For all those who would prefer Shakespeare to remain invisible many more long for a definitive face, perhaps hoping to find a trace of character in its expression, or to feel a direct line of communication opening before them, or just for the simple and irreducible fascination of knowing what Shakespeare looked like. This curiosity is not to be despised. You do not have to believe, like Schopenhauer, that the outer man is a picture of the inner, or that the face is a manifestation of the soul. From the infants ability to read two dots and a dash as primitive features barely before its eyes can focus, to the instinctive imagining of the unseen correspondent or the speaker on the other end of the line, from our mass observation of passers-by in the street to the rage for Facebook, a compulsion to look at our fellow beings unites us. How can one not take an interest in faces, real or represented? It is almost a test of human solidarity.
Yet the strain of antipathy towards portraiture that runs in and out of history, that once demoted it well below battle scenes or bathing nymphs, that derides it as face-painting and mistrusts its version of the truth, has something to do with faces and not just pictures. For faces do not always fit, people do not look as they should. Appearances may create a spurious sense of intimacy when they look right for the part this is just how one imagined the famous person or sudden and dismaying estrangement when they dont. Delacroix, passionate in painting, has a prim little toothbrush moustache. Stravinsky is a lugubrious bureaucrat. Rothko, his aim so spiritual, is a heavy lug in blue-tinted glasses. Almost everyone would prefer a better Shakespeare than the egghead of the First Folio engraving (which Ben Jonson, having known the original, worryingly endorsed on the opposite page) and nobody can stomach the portly dolt with his cushion and quill commemorated in the bust at Stratford. If Shakespeare made us most fully human to ourselves then surely he should look more like some other great soul; Shakespeare should look more like Rembrandt.
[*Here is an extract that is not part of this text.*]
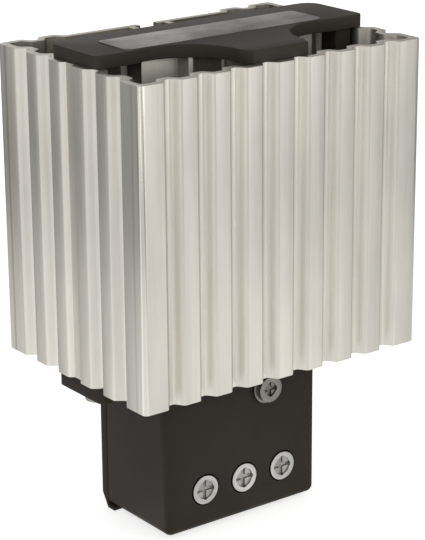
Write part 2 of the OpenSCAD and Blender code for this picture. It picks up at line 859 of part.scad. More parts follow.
// A cylinder-headed screw that points along +Y, with the middle of its head's face at the origin
module headed_screw(hr, hh, r, l, dish) {
    slot_l = 2 * (dish + slot_over);
    slot_h = cut + dish_depth + slot_depth;
    difference() {
        union() {
            rotate([-90, 0, 0]) cylinder(r = hr, h = hh);
            rotate([-90, 0, 0]) cylinder(r = r, h = hh + l);
        }
        translate([0, -cut, 0]) rotate([-90, 0, 0]) cylinder(r = dish, h = cut + dish_depth);
        translate([-slot_l / 2, -cut, -screw_slot / 2]) cube([slot_l, slot_h, screw_slot]);
        translate([-screw_slot / 2, -cut, -slot_l / 2]) cube([screw_slot, slot_h, slot_l]);
    }
}

module terminal_screw(x) {
    head_y = front_y - head_proud;
    color([0.75, 0.75, 0.74])
        translate([x, head_y, terminal_z])
            headed_screw(
                head_r, head_h, screw_r,
                window_y - plastic_fit / 2 - head_y - head_h, dish_r
            );
}

module terminal_screw_live() { terminal_screw(live_x); }
module terminal_screw_neutral() { terminal_screw(neutral_x); }
module terminal_screw_earth() { terminal_screw(earth_terminal_x); }

module pressure_plate(x) {
    w = cage_w - 2 * cage_side_t - 2 * plastic_fit;
    color([0.7, 0.7, 0.68])
        translate([x - w / 2, window_y, cage_z + plate_gap])
            cube([w, plate_t, cage_h - 2 * plate_gap]);
}

module pressure_plate_live() { pressure_plate(live_x); }
module pressure_plate_neutral() { pressure_plate(neutral_x); }
module pressure_plate_earth() { pressure_plate(earth_terminal_x); }

// Earth connection

// Ring under the fixing screw, arm under the extrusion, leg down the front wall, shelf and tab
module earth_strap() {
    arm_z = sink_z - strap_t;
    color([0.72, 0.72, 0.7])
        difference() {
            union() {
                translate([fixing_x, 0, arm_z]) cylinder(r = strap_w / 2, h = strap_t);
                translate([strap_left, -strap_w / 2, arm_z])
                    cube([fixing_x - strap_left, strap_w, strap_t]);
                translate([strap_left, strap_leg_y, arm_z])
                    cube([strap_right - strap_left, -strap_leg_y, strap_t]);
                translate([strap_left, strap_leg_y, strap_shelf_z])
                    cube([strap_right - strap_left, strap_t, sink_z - strap_shelf_z]);
                translate([earth_terminal_x - strap_tab_w / 2, strap_leg_y, strap_shelf_z])
                    cube([strap_tab_w, strap_tab_y + strap_t - strap_leg_y, strap_t]);
                translate([earth_terminal_x - strap_tab_w / 2, strap_tab_y, cage_z + earth_tab_rise])
                    cube([strap_tab_w, strap_t, pocket_top - cage_z - earth_tab_rise]);
            }
            translate([fixing_x, 0, arm_z - cut])
                cylinder(r = fixing_r + thread_gap, h = strap_t + 2 * cut);
            translate([earth_x, strap_leg_y - cut, earth_z])
                rotate([-90, 0, 0]) cylinder(r = earth_r + thread_gap, h = strap_t + 2 * cut);
        }
}

module earth_screw() {
    tail = 0.8;
    color([0.72, 0.72, 0.7])
        translate([earth_x, front_y - washer_t - earth_head_h, earth_z])
            headed_screw(
                earth_head_r, earth_head_h, earth_r,
                washer_t + housing_wall + strap_t + nut_t + tail, small_dish_r
            );
}

module earth_washer() {
    color([0.66, 0.66, 0.64])
        translate([earth_x, front_y - washer_t, earth_z])
            rotate([-90, 0, 0])
                difference() {
                    cylinder(r = washer_r, h = washer_t);
                    translate([0, 0, -cut]) cylinder(r = earth_r + thread_gap, h = washer_t + 2 * cut);
                }
}

module earth_nut() {
    color([0.66, 0.66, 0.64])
        translate([earth_x, strap_leg_y + strap_t, earth_z])
            rotate([-90, 0, 0])
                difference() {
                    cylinder(r = nut_af / 2 / cos(30), h = nut_t, $fn = 6);
                    translate([0, 0, -cut]) cylinder(r = earth_r + thread_gap, h = nut_t + 2 * cut);
                }
}

// Fixing screws

module fixing_screw(x) {
    color([0.66, 0.66, 0.64])
        translate([x, 0, sink_z - flange_t - fixing_head_h])
            rotate([90, 0, 0])
                headed_screw(
                    fixing_head_r, fixing_head_h, fixing_r, flange_t + fixing_l, small_dish_r
                );
}

module fixing_screw_left() { fixing_screw(-fixing_x); }
module fixing_screw_right() { fixing_screw(fixing_x); }

// Internal leads

// A receptacle over the electrode tab, with a round barrel under it for the lead
module crimp(x, tab_y) {
    y = tab_y + electrode_t / 2;
    room_w = tab_w + 2 * thread_gap;
    room_d = electrode_t + 2 * thread_gap;
    barrel_r = lead_r + thread_gap + crimp_wall;
    color([0.75, 0.72, 0.62])
        difference() {
            union() {
                translate([x - room_w / 2 - crimp_wall, y - room_d / 2 - crimp_wall, crimp_box_z])
                    cube([room_w + 2 * crimp_wall, room_d + 2 * crimp_wall, crimp_box_h]);
                translate([x, y, crimp_box_z - crimp_barrel_h])
                    cylinder(r = barrel_r, h = crimp_barrel_h + crimp_floor / 2);
            }
            translate([x - room_w / 2, y - room_d / 2, tab_bottom - thread_gap])
                cube([room_w, room_d, crimp_box_h]);
            translate([x, y, crimp_box_z - crimp_barrel_h - cut])
                cylinder(r = lead_r + thread_gap, h = crimp_barrel_h + cut);
        }
}

module crimp_live() { crimp(live_x, electrode_front_y); }
module crimp_neutral() { crimp(neutral_x, electrode_rear_y); }

// Middle line of a lead in the YZ plane, from the crimp to the cage, as [y, z] points
function lead_line(y) =
    let (n = 10)
    concat(
        [[y, lead_top]],
        [for (i = [0:n]) [
            y + (core_y - y) * flank(i / n),
            lead_bend_top + (lead_bend_bottom - lead_bend_top) * i / n
        ]],
        [[core_y, lead_bend_bottom - lead_straight]]
    );

// Unit direction of a line of points at one of them
function line_direction(line, i) =
    let (
        a = line[max(i - 1, 0)],
        b = line[min(i + 1, len(line) - 1)],
        v = [b[0] - a[0], b[1] - a[1]]
    )
    v / norm(v);

// A round tube of constant radius along a line in the YZ plane
module planar_tube(line, r, sides) {
    rings = [
        for (i = [0:len(line) - 1])
            let (d = line_direction(line, i))
                for (k = [0:sides - 1])
                    let (u = r * cos(360 * k / sides), v = r * sin(360 * k / sides))
                        [u, line[i][0] - v * d[1], line[i][1] + v * d[0]]
    ];
    n = len(line);
    polyhedron(
        points = rings,
        faces = concat(
            [[for (k = [sides - 1:-1:0]) k]],
            [for (i = [0:n - 2]) for (k = [0:sides - 1])
                let (a = i * sides + k, b = i * sides + (k + 1) % sides)
                    [a, b, b + sides, a + sides]],
            [[for (k = [0:sides - 1]) (n - 1) * sides + k]]
        )
    );
}

module lead(x, tab_y, shade) {
    color(shade)
        translate([x, 0, 0]) {
            planar_tube(lead_line(tab_y + electrode_t / 2), lead_r, 12);
            translate([0, core_y, cage_z + cage_h / 2])
                cylinder(r = core_r, h = lead_bend_bottom - cage_z - cage_h / 2);
        }
}

module lead_live() { lead(live_x, electrode_front_y, [0.45, 0.28, 0.16]); }
module lead_neutral() { lead(neutral_x, electrode_rear_y, [0.18, 0.3, 0.6]); }

heat_sink();
top_cap();
cap_strip();
heating_stone(1);  // heating_stone_1
heating_stone(2);  // heating_stone_2
heating_stone(3);  // heating_stone_3
stone_frame();
electrode_live();
electrode_neutral();
insulating_sleeve();
heat_spreader();
corrugated_spring();
terminal_housing();
terminal_retainer();
rail_clip();
cage_live();
cage_neutral();
cage_earth();
terminal_screw_live();
terminal_screw_neutral();
terminal_screw_earth();
pressure_plate_live();
pressure_plate_neutral();
pressure_plate_earth();
earth_strap();
earth_screw();
earth_washer();
earth_nut();
fixing_screw_left();
fixing_screw_right();
crimp_live();
crimp_neutral();
lead_live();
lead_neutral();
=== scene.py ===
import json
import math

import bmesh
import bpy
from mathutils import Matrix, Vector


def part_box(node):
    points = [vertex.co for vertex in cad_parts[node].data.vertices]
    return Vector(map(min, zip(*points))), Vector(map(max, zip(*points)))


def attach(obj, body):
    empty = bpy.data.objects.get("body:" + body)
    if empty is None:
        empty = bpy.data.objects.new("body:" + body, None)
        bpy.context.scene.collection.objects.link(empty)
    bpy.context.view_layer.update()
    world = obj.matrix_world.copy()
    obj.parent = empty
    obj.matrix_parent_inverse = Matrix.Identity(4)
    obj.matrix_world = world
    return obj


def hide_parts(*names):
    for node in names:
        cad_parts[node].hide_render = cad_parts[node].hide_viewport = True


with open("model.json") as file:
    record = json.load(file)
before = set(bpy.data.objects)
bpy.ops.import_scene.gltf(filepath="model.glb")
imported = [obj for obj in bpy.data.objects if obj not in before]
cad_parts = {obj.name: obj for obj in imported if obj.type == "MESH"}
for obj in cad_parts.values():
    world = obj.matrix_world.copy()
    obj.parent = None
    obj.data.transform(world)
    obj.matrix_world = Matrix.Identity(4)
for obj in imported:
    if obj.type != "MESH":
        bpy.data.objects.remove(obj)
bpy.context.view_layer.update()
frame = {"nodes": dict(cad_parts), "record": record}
solids = frame["nodes"]

MM = 0.001


# Camera, fitted to the heater's corners in the photograph

TURN = math.radians(36.83)
TILT = math.radians(18.25)
ROLL = math.radians(0.43)
LENS = 136.6
SENSOR_HEIGHT = 36
# The middle of the extrusion's lower end, and how far right, down and ahead of the lens it lies
SINK_FOOT = Vector((0, 0, 36.9)) * MM
TO_RIGHT, TO_DOWN, TO_AHEAD = -0.09, 15.64, 436.2


def place_camera():
    ahead = Vector((
        math.sin(TURN) * math.cos(TILT),
        math.cos(TURN) * math.cos(TILT),
        -math.sin(TILT),
    ))
    level_right = Vector((math.cos(TURN), -math.sin(TURN), 0))
    level_down = ahead.cross(level_right)
    right = math.cos(ROLL) * level_right + math.sin(ROLL) * level_down
    down = math.cos(ROLL) * level_down - math.sin(ROLL) * level_right
    spot = SINK_FOOT - MM * (TO_RIGHT * right + TO_DOWN * down + TO_AHEAD * ahead)
    camera = bpy.data.cameras.new("camera")
    camera.sensor_fit = "VERTICAL"
    camera.sensor_height = SENSOR_HEIGHT
    camera.lens = LENS
    camera.clip_start = 0.01
    eye = bpy.data.objects.new("camera", camera)
    turned = Matrix((right, -down, -ahead)).transposed().to_4x4()
    eye.matrix_world = Matrix.Translation(spot) @ turned
    bpy.context.scene.collection.objects.link(eye)
    bpy.context.scene.camera = eye


# Shader helpers

def feed(tree, socket, value):
    """Links an input to another node's output, or sets it to a constant."""
    if isinstance(value, bpy.types.NodeSocket):
        tree.links.new(value, socket)
    else:
        socket.default_value = value


def node(tree, kind, feeds=None, **settings):
    """A new node with its settings made first and then its inputs fed."""
    made = tree.nodes.new(kind)
    for name, value in settings.items():
        setattr(made, name, value)
    for label, value in (feeds or {}).items():
        feed(tree, made.inputs[label], value)
    return made


def maths(tree, operation, *values):
    return node(tree, "ShaderNodeMath", dict(enumerate(values)), operation=operation).outputs[0]


def times(tree, first, second):
    return maths(tree, "MULTIPLY", first, second)


def vector_maths(tree, operation, *values):
    made = node(tree, "ShaderNodeVectorMath", dict(enumerate(values)), operation=operation)
    return made.outputs["Value" if operation in ("DOT_PRODUCT", "LENGTH") else "Vector"]


def ranged(tree, value, low, high, to_low=0.0, to_high=1.0):
    """A value carried from one range to another and held at its ends."""
    feeds = {
        "Value": value,
        "From Min": low,
        "From Max": high,
        "To Min": to_low,
        "To Max": to_high,
    }
    return node(tree, "ShaderNodeMapRange", feeds).outputs["Result"]


def noise(tree, vector, scale, detail=2.0, roughness=0.5):
    feeds = {"Vector": vector, "Scale": scale, "Detail": detail, "Roughness": roughness}
    return node(tree, "ShaderNodeTexNoise", feeds).outputs["Fac"]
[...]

Or more like a Rembrandt self-portrait, to be precise; not Rembrandt as he might have looked to a fellow artist. Another painter could have settled a few pedantic questions about Rembrandts actual appearance the colour of his eyes and hair, the shape of his nose and so on about which he is notoriously cavalier and inconsistent. But no matter how accurate such a portrait might have been, it could never give the sense of inner mutability, of a personality altered daily by experience, never fixed, ever-changing, that makes the Rembrandt of the self-portraits so human, so Shakespearean.
Of course it could be argued that self-portraits involve obvious conflicts of interest, that they may be less true to appearances than portraits. But they are not just portraits, for all that art history often treats them as a subset; and they often specialize in other kinds of truth. Artists have portrayed themselves, improbably, as wounded, starving or unconscious beneath a tree, as a baby being born or a severed head dripping blood, as younger or older or even of the opposite sex. We clearly do not consult self-portraits for documentary evidence. But no matter how fanciful, flattering or deceitful the image, it will always reveal something deep and incontrovertible (and distinct from a portrait) namely this special class of truth, this pressure from within that determines what appears as art without, that leaves its trace in every self-portrait. In Rembrandts case it might be the desire to appear head-in-air when most down and out, or the urge to portray oneself as laughing in the dark or all alone in the world. The pose could be an outright lie, for all we know, but the fiction always carries its own truth the truth of how the artist hoped to be seen and known, how he wished to represent (and see) himself. Had Shakespeare been able to paint as he wrote, had Shakespeare left a self-portrait, not even Dickens could have denied its transcendent value.